Worshiping in Spirit and in Truth

There is a strong focus in the readings today on the living water that Christ wants to give us. It is greater than the water Moses obtains for the Israelites in the desert because this water is Christ Himself. The second part of the Gospel seems, though, to veer off onto another topic when our Lord speaks to the woman at the well about the importance of worshiping God. This, though, is not an aside at all. It is essential to what He is speaking about.

The living water that Christ will give is His Body and Blood, the Eucharist, which is all about worshiping Christ. Receiving the Eucharist is an act of worship. Often we think of receiving Holy Communion as what we “get out” of Mass, but this is not the right frame of reference. Rather, receiving Holy Communion is an act of worship by which we confess the greatness of God and our humble reliance upon Him. This is why receiving Holy Communion is always something to be done with the utmost reverence, with a spirit of profound thanksgiving for this incredible gift. Whenever we receive Holy Communion, our minds should be totally focused on Christ in worship of Him, not on vain and worldly thoughts.
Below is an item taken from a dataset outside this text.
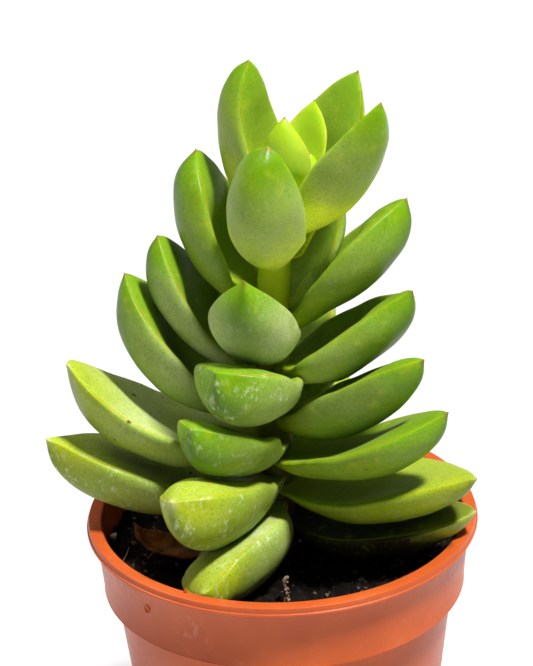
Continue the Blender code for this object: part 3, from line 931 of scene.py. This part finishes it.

Christ says today that “we worship what we understand.” In the early centuries, Christians had the choice to worship in one of two ways: their worship could be inspired either by the cult of the god Dionysus, known for its spirited revelries, or the cult of Apollo, known for its calm, focused, and rational worship. They decisively chose the latter. Christian worship is ordered and structured because Christianity is a religion of rationality. St. John, in the beautiful prologue to his Gospel, writes of Christ as “the Word,” which is to say, Christ is rationality itself.

Christian worship is thus sober and focused, ordered not to the satisfaction of men and women but rather towards the satisfaction of God through our humble service. This requires a lot of work on our part to fulfill our Lord’s teaching that we worship what we understand. We must strive better to understand God in His infinite mystery, always to be learning more about our Savior by studying the Sacred Scriptures and the teachings of Holy Mother Church.

Christ further tells us, “The Father seeks such people to worship Him.” You are being sought out by God the Father for this great act of worship, to grow in understanding of the most high God, and to offer your life to Him in rational, ordered, sober, and humble worship.